Will the rally last or will it turn out to be yet another mirage? This time around there are enough indications that gains from the real economy and the power of favourable market sentiment will combine to create a critical mass. Things took a turn since late 2012, when it became apparent that foreign institutional investors were quietly rebuilding their portfolios here, convinced that stocks of some major Chinese companies were selling at bargain-basement prices. At that time, the average market price to earnings ratio was 10.7 times; this has now climbed to 12.57 times. The news of their purchases has been widely credited with helping to launch the rally. But foreign investors’ enthusiasm is mostly a psychological boost because the inflow of overseas investment under the Qualified Foreign Institutional Investor programme is relatively small.

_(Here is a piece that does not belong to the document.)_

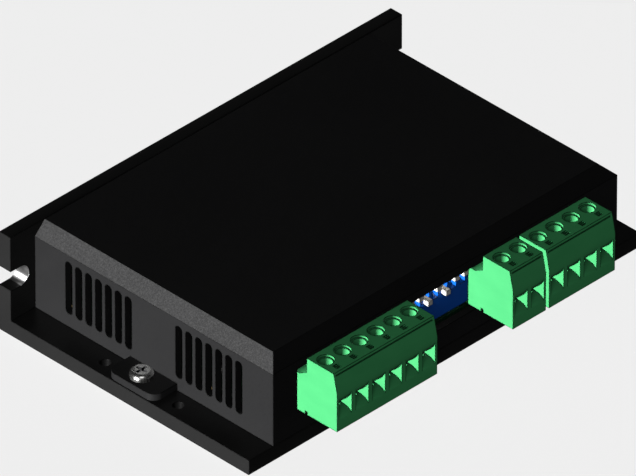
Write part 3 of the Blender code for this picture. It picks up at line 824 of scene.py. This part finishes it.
def dress(node, material, width=0.0):
    """Gives a CAD node its material and, with its faces welded, softly rounded edges."""
    obj = NODES[node]
    obj.data.materials.clear()
    obj.data.materials.append(MATERIALS[material])
    weld = obj.modifiers.new("weld", "WELD")
    weld.merge_threshold = MERGE
    if width:
        bevelled(obj, width, FINE_ANGLE)


def capacitor(node):
    """A sleeved can: the sleeve's rolled edge round a bare top, and the bead above the seal."""
    a, b = low(node), high(node)
    centre = ((a.x + b.x) / 2, (a.y + b.y) / 2, a.z)
    radius, tall = (b.x - a.x) / 2, b.z - a.z
    sleeve = [
        (0, 0), (radius - 0.5, 0), (radius, 0.4), (radius, 1.6), (radius - 0.35, 2.0),
        (radius - 0.35, 2.4), (radius, 2.8), (radius, tall - 0.5), (radius - 0.15, tall - 0.12),
        (radius - 0.5, tall - 0.05), (radius - 0.7, tall - 0.2), (0, tall - 0.2),
    ]
    obj = piece(
        f"{node}_can", "chassis", "capacitors", "sleeve", [lathe(sleeve, centre)], (), 0.0, [node],
    )

    def on_top(x, y, z, normal):
        return math.hypot(x - centre[0], y - centre[1]) < radius - 0.55 and z > b.z - 0.4

    paint(obj, "can", on_top)


def small_parts():
    """Rows of chip resistors and capacitors on the board's free strips."""
    top = high("pcb").z
    end_half = CHIP_HALF + CHIP_END_OVER
    bodies, ends = [], []
    for y in CHIP_ROWS:
        for place in range(CHIP_COUNT):
            x = CHIP_START + CHIP_STEP * place + CHIP_STAGGER * (place % 2)
            bodies.append(box(
                (x - CHIP_HALF, y - CHIP_HALF, top), (x + CHIP_HALF, y + CHIP_HALF, top + CHIP_HEIGHT),
            ))
            for side in SIDES:
                end = x + side * CHIP_END_X
                ends.append(box(
                    (end - CHIP_END_HALF, y - end_half, top),
                    (end + CHIP_END_HALF, y + end_half, top + CHIP_HEIGHT + CHIP_END_OVER),
                ))
    piece("chip_bodies", "chassis", "chips", "epoxy", bodies, (), 0.04)
    piece("chip_ends", "chassis", "clamp_cages", "tin", ends, (), 0.04)


def leads(name, node, axes, count, pitch):
    """Gull-wing leads in rows along the given axes, on both sides of a chip."""
    a, b = low(node), high(node)
    top = high("pcb").z + 0.02
    half = 0.2 * pitch
    shapes = []
    for axis in axes:
        along_x = axis == "X"
        middle = (a.x + b.x) / 2 if along_x else (a.y + b.y) / 2
        near, far = (a.y, b.y) if along_x else (a.x, b.x)
        for sign, side in ((-1, near), (1, far)):
            outline = [(side + sign * out, top + up) for out, up in GULL_WING]
            if not along_x:
                outline = [(height, across) for across, height in outline]
            for i in range(count):
                centre = middle + (i - (count - 1) / 2) * pitch
                shapes.append(prism(outline, centre - half, centre + half, axis))
    piece(name, "chassis", "clamp_cages", "tin", shapes)


def inner_parts():
    dress("pcb", "board")
    for number in range(1, 5):
        dress(f"pcb_standoff_{number}", "brass", 0.1)
        cross_screw(
            f"board_screw_{number}", "board_screws", "zinc", f"pcb_screw_{number}",
            head=2.3, height=1.5, shank=1.2, pitch=0.45, steps=28,
        )
    for node in ("microcontroller", "optocoupler", "power_stage_a", "power_stage_b"):
        dress(node, "epoxy", 0.1)
    dress("inductor", "ferrite", 0.2)
    dress("thermal_pad", "pad", 0.2)
    for node in ("capacitor_1", "capacitor_2"):
        capacitor(node)
    leads("controller_leads", "microcontroller", "XY", 8, 0.8)
    leads("optocoupler_leads", "optocoupler", "X", 4, 1.27)
    small_parts()


# ---------------------------------------------------------------- floor, lights and camera

# Distances and sizes of the stage are in metres, and strengths in watts.
FLOOR_HALF = 12.0
FLOOR_DROP = 0.02 * MM  # keeps the floor clear of the base's underside
LIGHT_TARGET = (0, 0, 12 * MM)
WORLD_DIM = 0.02
WORLD_PALE = (0.871, 0.871, 0.871, 1)
HIDDEN_SLOTS = ("board", "standoffs", "board_screws", "capacitors", "chips", "inductor", "thermal_pad")
BLACK_SLOTS = ("heatsink", "cover")

LENS, SENSOR = 1280.0, 36.0
VIEW_WIDTH = 135.6 * MM  # the width that the camera sees at its target
VIEW_TARGET = (0.07, 0.81, 12.63)
VIEW_AZIMUTH, VIEW_ELEVATION = math.radians(-45), math.asin(1 / math.sqrt(3))


def floor():
    bm = bmesh.new()
    bmesh.ops.create_grid(bm, x_segments=8, y_segments=8, size=FLOOR_HALF)
    mesh = bpy.data.meshes.new("floor")
    bm.to_mesh(mesh)
    bm.free()
    obj = bpy.data.objects.new("floor", mesh)
    obj.location.z = -FLOOR_DROP
    bpy.context.scene.collection.objects.link(obj)
    s = Shader("pale_floor", Roughness=0.9, Specular_IOR_Level=0.0)
    mesh.materials.append(s.set(Base_Color=s.spread(s.noise(s.scaled(3, 3, 3)), 0.80, 0.81)))
    obj.visible_glossy = False
    obj.visible_diffuse = False
    obj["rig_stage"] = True
    return obj


def area_light(name, direction, distance, size, strength, receivers, blockers=None):
    """A soft light for some pieces only; where blockers are given, only they throw shadows."""
    data = bpy.data.lights.new(name, "AREA")
    data.shape = "RECTANGLE"
    data.size = data.size_y = size
    data.energy = strength
    obj = bpy.data.objects.new(name, data)
    way = Vector(direction).normalized()
    obj.location = Vector(LIGHT_TARGET) + way * distance
    obj.rotation_mode = "QUATERNION"
    obj.rotation_quaternion = way.to_track_quat("Z", "Y")
    obj.visible_camera = False
    bpy.context.scene.collection.objects.link(obj)
    obj.light_linking.receiver_collection = receivers
    if blockers is not None:
        obj.light_linking.blocker_collection = blockers
    return obj


def collection_of(name, objects):
    group = bpy.data.collections.new(name)
    for obj in objects:
        group.objects.link(obj)
    return group


def backdrop():
    """A world that the camera sees as pale and the pieces as nearly dark."""
    world = bpy.data.worlds.new("studio")
    world.use_nodes = True
    tree = world.node_tree
    dim = tree.nodes["Background"]
    dim.inputs["Color"].default_value = (1.0, 1.0, 1.0, 1)
    dim.inputs["Strength"].default_value = WORLD_DIM
    pale = tree.nodes.new("ShaderNodeBackground")
    pale.inputs["Color"].default_value = WORLD_PALE
    seen = tree.nodes.new("ShaderNodeLightPath").outputs["Is Camera Ray"]
    blend = tree.nodes.new("ShaderNodeMixShader")
    for output, socket in ((seen, 0), (dim.outputs[0], 1), (pale.outputs[0], 2)):
        tree.links.new(output, blend.inputs[socket])
    tree.links.new(blend.outputs[0], tree.nodes["World Output"].inputs["Surface"])
    bpy.context.scene.world = world


def studio(ground):
    cad_slots = {row["node"]: row["material_slot"] for row in frame["record"]["subparts"]}

    def slot_of(obj):
        return obj.get("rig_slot") or cad_slots[obj["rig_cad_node"]]

    def fixed(slot):
        return [obj for obj in shown if slot_of(obj) == slot and body_of(obj) == ["chassis"]]

    shown = [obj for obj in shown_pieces() if slot_of(obj) not in HIDDEN_SLOTS]
    blacks = [obj for obj in shown if slot_of(obj) in BLACK_SLOTS]
    ear_screws = [obj for obj in shown if slot_of(obj) == "cover_screws"]
    headers, pins = fixed("terminal_plastic"), fixed("clamp_cages")
    bright = [obj for obj in shown if obj not in blacks + ear_screws + headers + pins]

    # Coloured and shiny pieces leave no glow on the black ones.
    for obj in bright + headers + ear_screws:
        if "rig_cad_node" not in obj:
            obj.visible_diffuse = False
            obj.visible_glossy = False

    product = collection_of("product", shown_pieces())
    body = collection_of("body", blacks + ear_screws)
    black = collection_of("black", blacks)
    fittings = collection_of("fittings", bright)
    plastics = collection_of("plastics", bright + headers + pins)
    hidden = collection_of("hidden", [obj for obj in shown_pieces() if obj not in shown])
    stage = collection_of("stage", [ground])
    no_shadow = collection_of("buried", [NODES["thermal_pad"]])  # a blocker that no light reaches

    area_light("key_body", (-1.0, -0.03, -0.04), 2.0, 0.4, 112, body, no_shadow)
    key = area_light("key_fittings", (-1.0, 0.9, -0.04), 2.0, 0.4, 165, fittings, no_shadow)
    key.visible_glossy = False
    front_left = (-1, -1, 1)
    area_light("fill_fittings", front_left, 1.8, 0.9, 7.5, plastics)
    area_light("fill_body", front_left, 1.8, 0.9, 3.2, body)
    area_light("fill_inside", front_left, 1.8, 0.9, 1.0, hidden)
    gloss = area_light("gloss_back_left", (-1, 1, 0.95), 1.4, 0.7, 36, black, no_shadow)
    gloss.visible_diffuse = False
    for name, way in (("side_right", (1.0, -0.02, -0.02)), ("side_back", (0.02, 1.0, -0.02))):
        side = area_light(name, way, 1.8, 0.5, 45, product, product)
        side.visible_glossy = False
    area_light("overhead", UP, 3.0, 3.0, 124, stage, no_shadow)


def camera():
    """A very long lens along the isometric direction from the front left."""
    data = bpy.data.cameras.new("camera")
    data.lens = LENS
    data.sensor_width = SENSOR
    data.clip_start, data.clip_end = 0.05, 20.0
    obj = bpy.data.objects.new("camera", data)
    bpy.context.scene.collection.objects.link(obj)
    bpy.context.scene.camera = obj
    level = math.cos(VIEW_ELEVATION)
    back = Vector((
        math.sin(VIEW_AZIMUTH) * level, -math.cos(VIEW_AZIMUTH) * level, math.sin(VIEW_ELEVATION),
    ))
    obj.location = Vector(VIEW_TARGET) * MM + back * (VIEW_WIDTH * LENS / SENSOR)
    obj.rotation_mode = "QUATERNION"
    obj.rotation_quaternion = (-back).to_track_quat("-Z", "Y")


heatsink()
cover()
for side in ("left", "right"):
    cross_screw(
        f"ear_screw_{side}", "cover_screws", "plated", f"cover_screw_{side}",
        head=2.7, height=1.8, shank=1.45, pitch=0.5, steps=48,
    )
for label, ways in TERMINALS.items():
    plug(label, ways)
    header(label, ways)
clamp_parts()
dip_switch()
inner_parts()
camera()
backdrop()
studio(floor())
bpy.context.scene.view_settings.view_transform = "Standard"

It is the earnings potential of the listed companies that is providing the actual boost. Both Shanghai and Shenzhen bourses are surging this week because of a positive earnings outlook of Chinese firms. Profits made by industrial companies jumped 17.3 per cent in December from a year earlier, according to the National Bureau of Statistics. A manufacturing activity index is recording a 24-month high, indicating solid rebound. Property stocks are also looking up with Beijing’s sales of commercial property in January rising by an incredible 570 percent year-on-year. This week, more than 20 stocks, including China Merchants Securities Co, rose by their daily limit of 10 percent, across various industries, driven mainly by the news about a rise in industry’s overall profit level.

A-share market

Securities firms — and there are at least 22 of them listed — have maximum room to rise this year. Unlike banks and insurance companies, securities firms are lightweight and have more room to gain, now that the China Securities Regulatory Commission is making the right noises to open up the market further. There is also a likelihood that China may further open its A-share market to investors from Taiwan.

As things stand, the first wave of a market rally is being led by financial and property companies, which should be followed by telecom and technology companies. But the best gainers this year may turn out to be consumer and healthcare firms which will ride the wave of a new middle class and greater government spending on health care.